🤖 AI Summary
This paper addresses the low efficiency and bias susceptibility in academic paper peer-reviewer assignment by formulating it as an unsupervised retrieval task. We construct exHarmony—the first standardized, reproducible, and annotation-free benchmark dataset—based on OpenAlex. Our method integrates multi-source representations: author metadata, citation networks, and expert co-occurrence relations, and jointly leverages lexical matching, static embeddings (Word2Vec), and domain-adapted contextual embeddings (SciBERT fine-tuned on scholarly literature). We further propose the first evaluation metrics explicitly balancing relevance and diversity. Experiments demonstrate that our approach significantly outperforms all baselines across all metrics. Ablation studies confirm the critical roles of citation links and author co-occurrence patterns in identifying suitable reviewers. The framework provides a scalable, principled foundation for intelligent reviewer recommendation systems.
📝 Abstract
The peer review process is crucial for ensuring the quality and reliability of scholarly work, yet assigning suitable reviewers remains a significant challenge. Traditional manual methods are labor-intensive and often ineffective, leading to nonconstructive or biased reviews. This paper introduces the exHarmony (eHarmony but for connecting experts to manuscripts) benchmark, designed to address these challenges by re-imagining the Reviewer Assignment Problem (RAP) as a retrieval task. Utilizing the extensive data from OpenAlex, we propose a novel approach that considers a host of signals from the authors, most similar experts, and the citation relations as potential indicators for a suitable reviewer for a manuscript. This approach allows us to develop a standard benchmark dataset for evaluating the reviewer assignment problem without needing explicit labels.
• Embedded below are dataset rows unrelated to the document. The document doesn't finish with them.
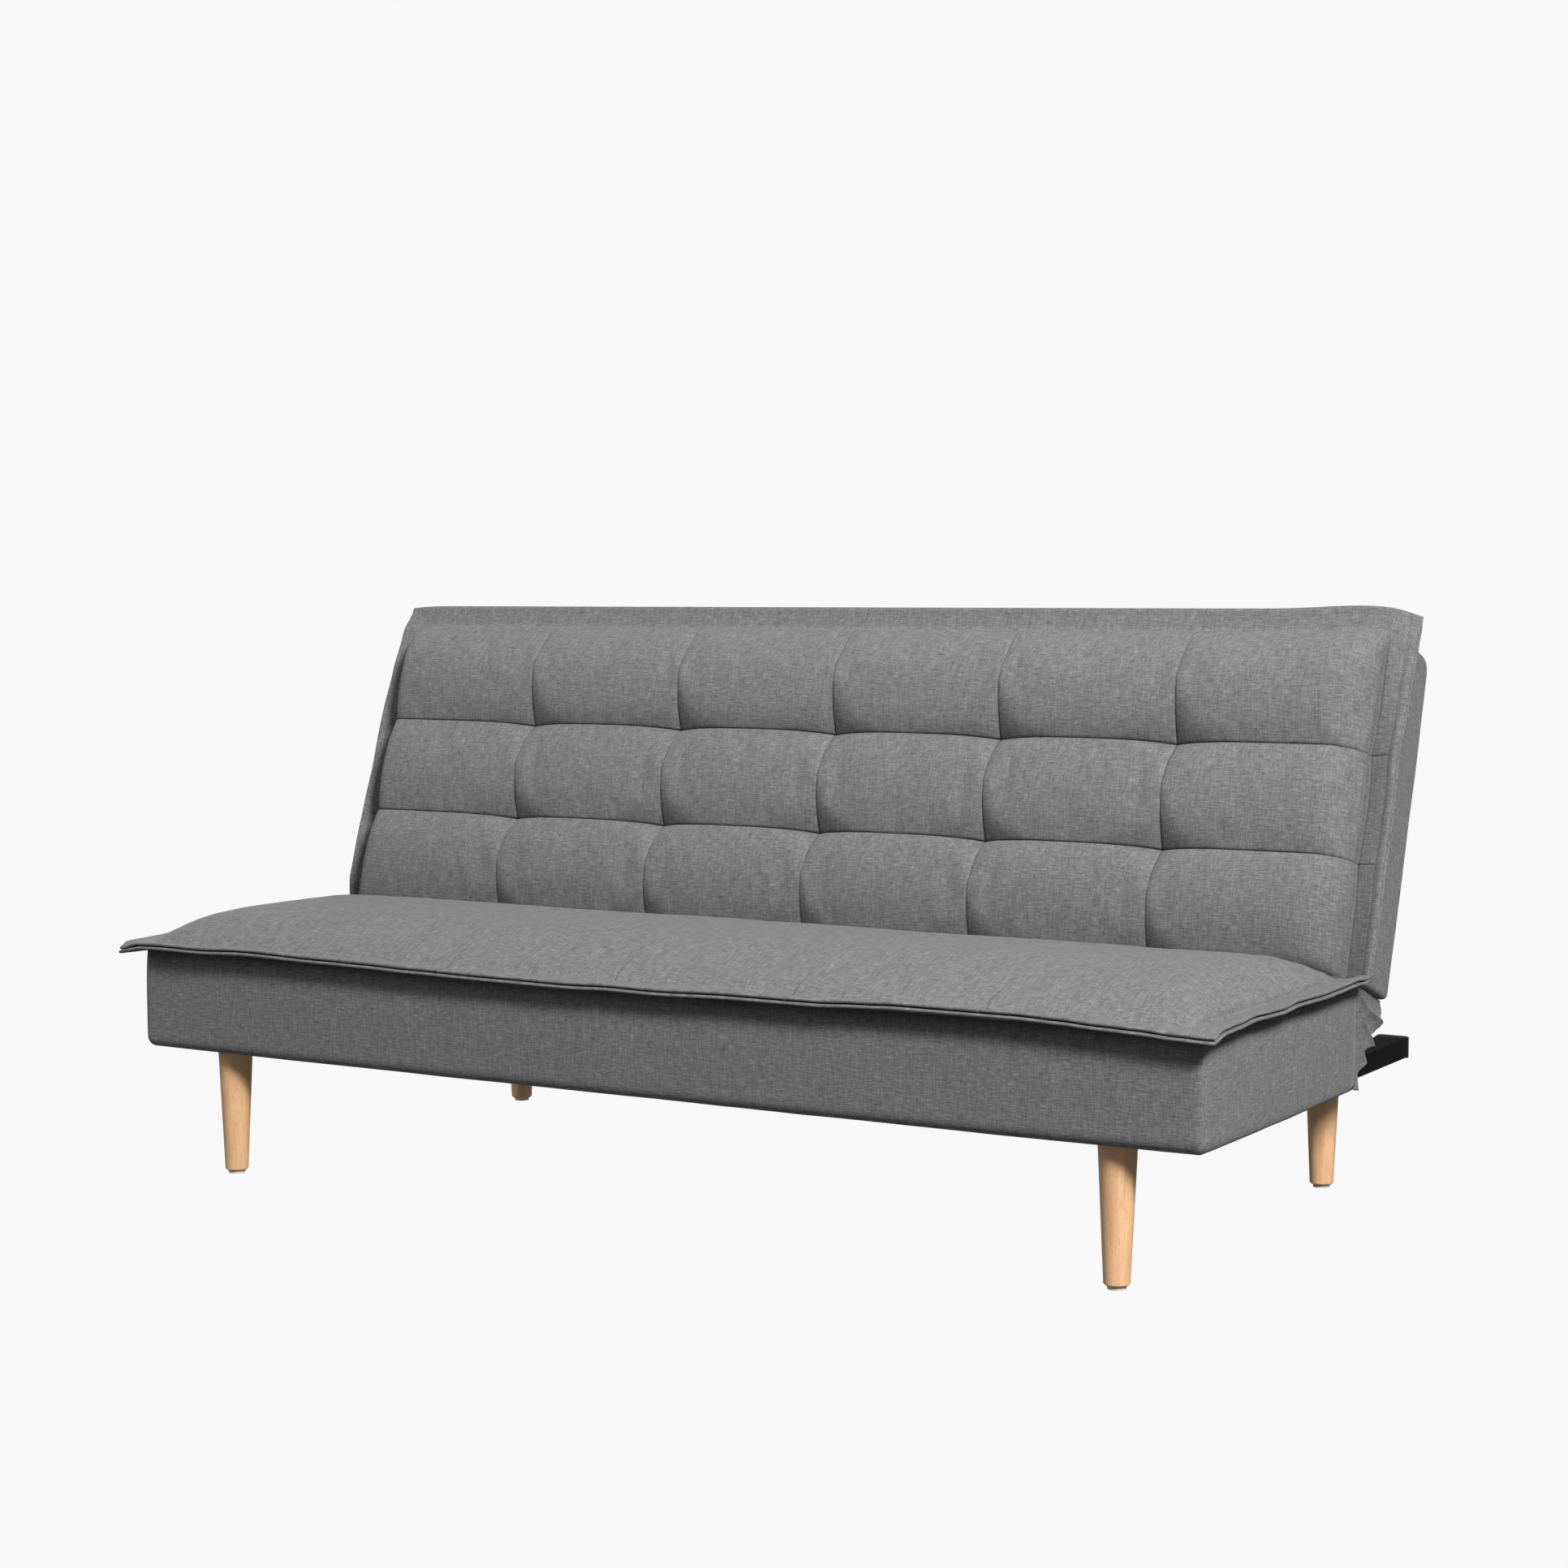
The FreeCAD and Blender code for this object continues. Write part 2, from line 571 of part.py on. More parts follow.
def make_seat_covers():
    """The padded aprons round the seat box and the cushion that lies on it."""
    apron_z = ("seat_bottom", "flange_bottom")
    low = value("seat_bottom")
    front = value("apron_front")
    panel = block("apron_front_pad", across("box_side"), ("apron_front", "board_front"), apron_z)
    panel = rounded("apron_front_round", panel, "apron_rounding", lambda edge: (
        abs(edge.CenterOfMass.y - front) < 1
        and (runs_along(edge, Vector(0, 0, 1)) or abs(edge.CenterOfMass.z - low) < 1)))
    keep(panel, "seat_apron_front")
    for side, hand in ((-1, "left"), (1, "right")):
        edge_x = value("box_side") * side
        panel = block(f"apron_pad_{hand}", span(side, "board_side", "box_side"),
                      ("board_front", "apron_rear"), apron_z)
        panel = rounded(f"apron_round_{hand}", panel, "apron_rounding", lambda edge: (
            abs(edge.CenterOfMass.x - edge_x) < 1 and abs(edge.CenterOfMass.z - low) < 1))
        keep(panel, f"seat_apron_{hand}")
    keep(block("apron_rear_pad", across("bay_side"), ("board_rear", "apron_rear"),
               ("rail_top", "flange_bottom")), "seat_apron_rear")
    cushion_y = ("front", "seat_end")
    keep(block("underside", across("half_width"), cushion_y, ("flange_bottom", "flange_mid")),
         "seat_cushion_underside")
    flange = block("seat_flange", across("half_width"), cushion_y, ("flange_mid", "flange_top"))
    padding = crown("seat_padding", across("half_width - flange_width"),
                    ("front + flange_width", "seat_end - crease_gap"),
                    ("flange_mid", "flange_top + seat_crown"), "seat_slope")
    keep(fuse("seat_cushion_whole", [flange, padding]), "seat_cushion")


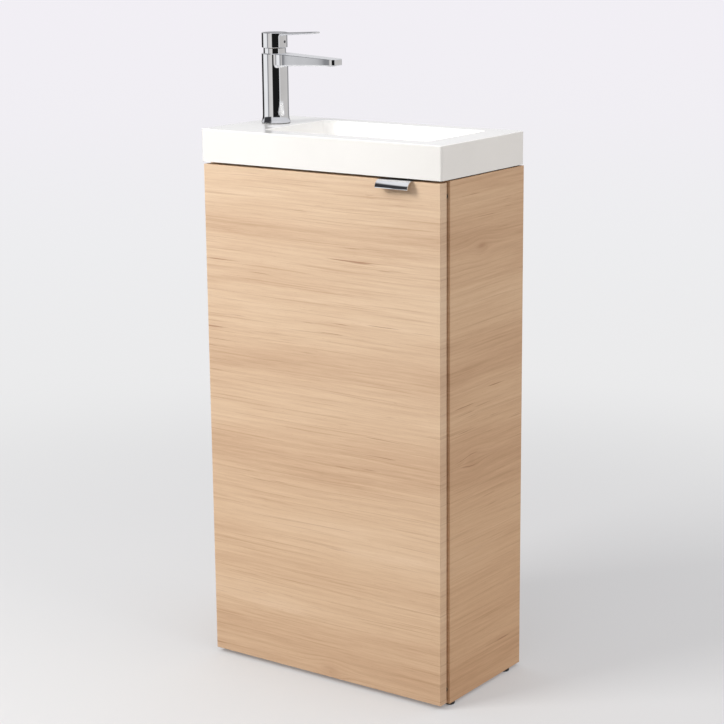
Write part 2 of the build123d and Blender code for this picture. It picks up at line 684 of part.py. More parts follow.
def plug_cap():
    """The domed cap over the waste, with a boss below for its stem."""
    radius = PLUG_DIAMETER / 2
    boss = PLUG_BOSS / 2
    bottom = PLUG_BOTTOM - PLUG_SEAL
    side = PLUG_BOTTOM + PLUG_RIM
    top = PLUG_BOTTOM + PLUG_DOME
    sag = top - side
    dome = (radius ** 2 + sag ** 2) / (2 * sag)
    ball = Pos(WASTE_X, WASTE_Y, top - dome) * Sphere(dome)
    disc = turned([(0, top + 1), (0, bottom), (boss, bottom), (boss, PLUG_BOTTOM),
                   (radius - PLUG_RIM, PLUG_BOTTOM), (radius, side), (radius, top + 1)], WASTE_X, WASTE_Y)
    thread = rod(WASTE_X, WASTE_Y, bottom - 1, PLUG_BOTTOM + PLUG_THREAD, PLUG_STEM + FIT_GAP)
    return (disc & ball) - thread


def plug_seal():
    """The rubber ring under the cap that closes the waste."""
    return waste_ring(PLUG_BOSS + FIT_GAP, WASTE_BORE - 2 * FIT_GAP, PLUG_BOTTOM - PLUG_SEAL, PLUG_BOTTOM)


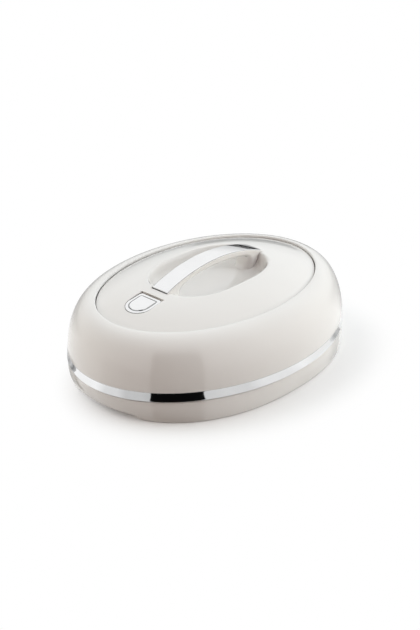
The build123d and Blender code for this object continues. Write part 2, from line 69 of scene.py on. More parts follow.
# Finger recess under each narrow end, cut by an oval beyond the foot, its middle a little to the near side.
RECESS_X, RECESS_Y = FOOT_A + 6.0, -7.0
RECESS_HALF, RECESS_HALF_W = 21.0, 50.2
RECESS_H = 4.6
RECESS_BLEND = 1.2          # rounding where its side meets its roof
RECESS_SKIN = 2.4           # moulding above the roof

# Lid shell: insets are from the band's oval.
BAND_BOTTOM, BAND_TOP = 22.0, 30.8
LID_BOTTOM = 22.4
LID_WALL = 2.6
LID_EDGE_R = 0.25
REBATE = 1.6                # the band lies in this rebate
BAND_GAP = 0.05             # clear space between the two
SEAM_INSET = 27.6
SEAM_EXTRA_B = 1.6          # the seam closes in this much more across the short axis
RIM_Z = 76.0
RIM_R = 1.0
RIM_FLAT = 1.5              # the rim runs straight for this far before the seam
RIM_FALL = 0.004            # and starts this much lower
DOME_STOP = 1.6             # the dome's own points stop this far before the seam
LID_WALL_TOP = BAND_TOP + 2     # the shell's inside is upright to this height
LEDGE_Z, LEDGE_T, LEDGE_W = 71.0, 2.6, 5.4
LEDGE_IN_R, LEDGE_OUT_R = 0.4, 0.3
DOME = ((0.0, BAND_TOP), (0.6, BAND_TOP + 16.0), (SEAM_INSET - 21.0, RIM_Z), (SEAM_INSET, RIM_Z))

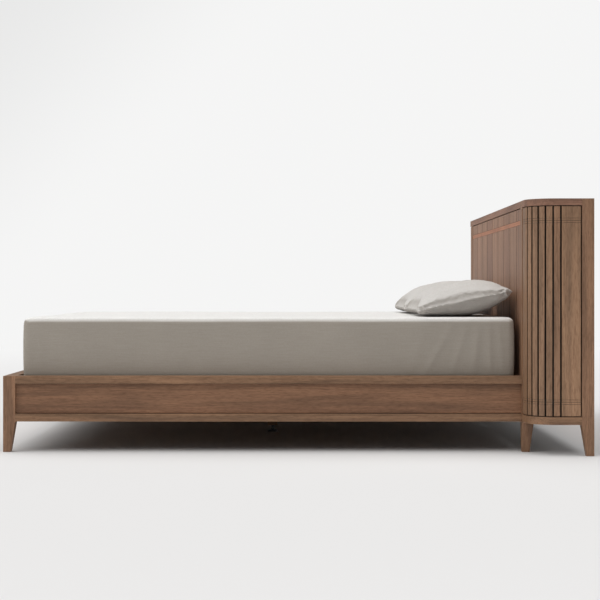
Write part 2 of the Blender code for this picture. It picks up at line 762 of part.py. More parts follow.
def pillow(side, sign):
    """Two swollen grids welded along the seam, which keeps a soft crease when smoothed."""
    mesh = bpy.data.meshes.new(f"pillow_{side}")
    work = bmesh.new()
    rows, columns = PILLOW_CAGE
    for face_side in (1, -1):
        grid = bmesh.ops.create_grid(work, x_segments=rows, y_segments=columns, size=1.0)["verts"]
        if face_side < 0:
            faces = {face for vert in grid for face in vert.link_faces}
            bmesh.ops.reverse_faces(work, faces=list(faces))
        for vert in grid:
            vert.co = pillow_point(vert.co.x, vert.co.y, face_side)
    crease = work.edges.layers.float.new("crease_edge")
    for edge in work.edges:
        if edge.is_boundary:
            edge[crease] = PILLOW_CREASE
    bmesh.ops.remove_doubles(work, verts=work.verts, dist=1e-6)
    work.to_mesh(mesh)
    work.free()
    reach = PILLOW_WIDTH / 2 * math.cos(PILLOW_TILT)
    centre = Vector(
        (HEAD_X - PILLOW_ROOM_AT_HEAD - reach, sign * (PILLOW_LENGTH + PILLOW_GAP) / 2, MATTRESS_TOP + GAP)
    )
    solid = place(mesh.name, mesh, LINEN, Matrix.Translation(centre))
    smooth = solid.modifiers.new("smooth", "SUBSURF")
    smooth.levels = smooth.render_levels = 1


def main():
    bed_frame()
    slats()
    ledgers()
    centre_support()
    levelling_foot()
    corner_brackets()
    head_base()
    head_posts()
    head_top()
    front_boards()
    mattress()
    for side, sign in SIDES.items():
        corner_tambour(side, sign)
        pillow(side, sign)


main()
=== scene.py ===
import math

import bmesh
import bpy
import numpy as np
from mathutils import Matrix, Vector, noise
from mathutils.bvhtree import BVHTree

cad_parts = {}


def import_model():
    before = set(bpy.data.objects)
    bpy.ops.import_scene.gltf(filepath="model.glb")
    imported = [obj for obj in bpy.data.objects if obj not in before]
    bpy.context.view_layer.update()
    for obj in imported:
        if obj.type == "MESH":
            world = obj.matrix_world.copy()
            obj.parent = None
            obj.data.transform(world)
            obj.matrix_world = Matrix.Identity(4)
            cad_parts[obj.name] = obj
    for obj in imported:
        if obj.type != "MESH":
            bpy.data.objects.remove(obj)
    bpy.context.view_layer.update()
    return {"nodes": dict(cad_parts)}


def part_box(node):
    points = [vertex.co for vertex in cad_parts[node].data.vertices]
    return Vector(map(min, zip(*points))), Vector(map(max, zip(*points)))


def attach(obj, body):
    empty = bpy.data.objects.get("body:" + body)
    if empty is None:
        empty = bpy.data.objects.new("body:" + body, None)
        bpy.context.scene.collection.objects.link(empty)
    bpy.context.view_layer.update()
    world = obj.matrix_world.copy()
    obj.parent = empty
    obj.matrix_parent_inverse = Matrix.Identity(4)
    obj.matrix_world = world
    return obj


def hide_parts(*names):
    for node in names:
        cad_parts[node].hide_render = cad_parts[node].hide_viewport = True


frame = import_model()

NODES = frame["nodes"]
scene = bpy.context.scene
scene.view_settings.view_transform = "Standard"

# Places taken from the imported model
FRONT_POST_LOW, FRONT_POST_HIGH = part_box("head_front_post_left")
REAR_POST_LOW, REAR_POST_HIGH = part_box("head_rear_post_left")
HEAD_X = FRONT_POST_LOW.x
FRAME_HALF = FRONT_POST_HIGH.y
INSIDE_HALF = FRONT_POST_LOW.y
HEAD_HALF = REAR_POST_HIGH.y
PANEL_FACE = FRAME_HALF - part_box("side_panel_left")[1].y

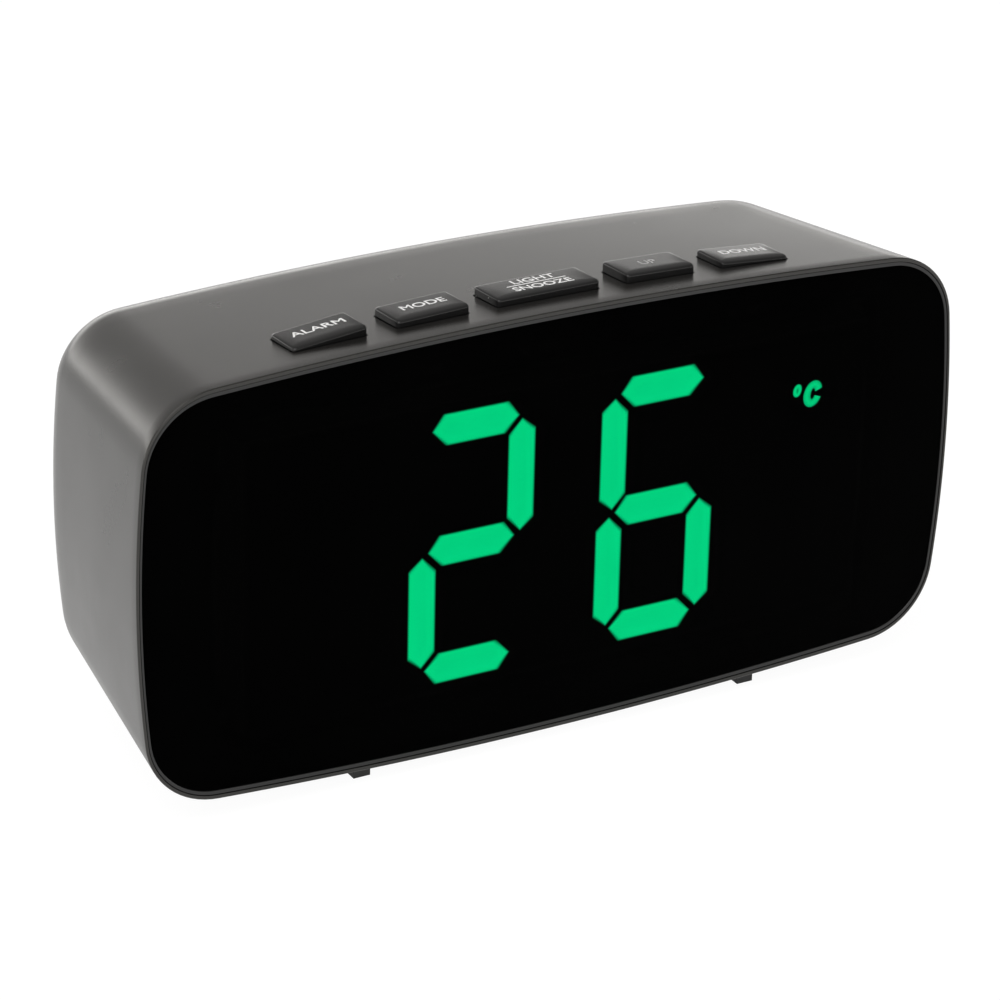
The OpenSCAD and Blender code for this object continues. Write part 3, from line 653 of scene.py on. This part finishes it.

We benchmark various methods, including traditional lexical matching, static neural embeddings, and contextualized neural embeddings, and introduce evaluation metrics that assess both relevance and diversity in the context of RAP. Our results indicate that while traditional methods perform reasonably well, contextualized embeddings trained on scholarly literature show the best performance. The findings underscore the importance of further research to enhance the diversity and effectiveness of reviewer assignments.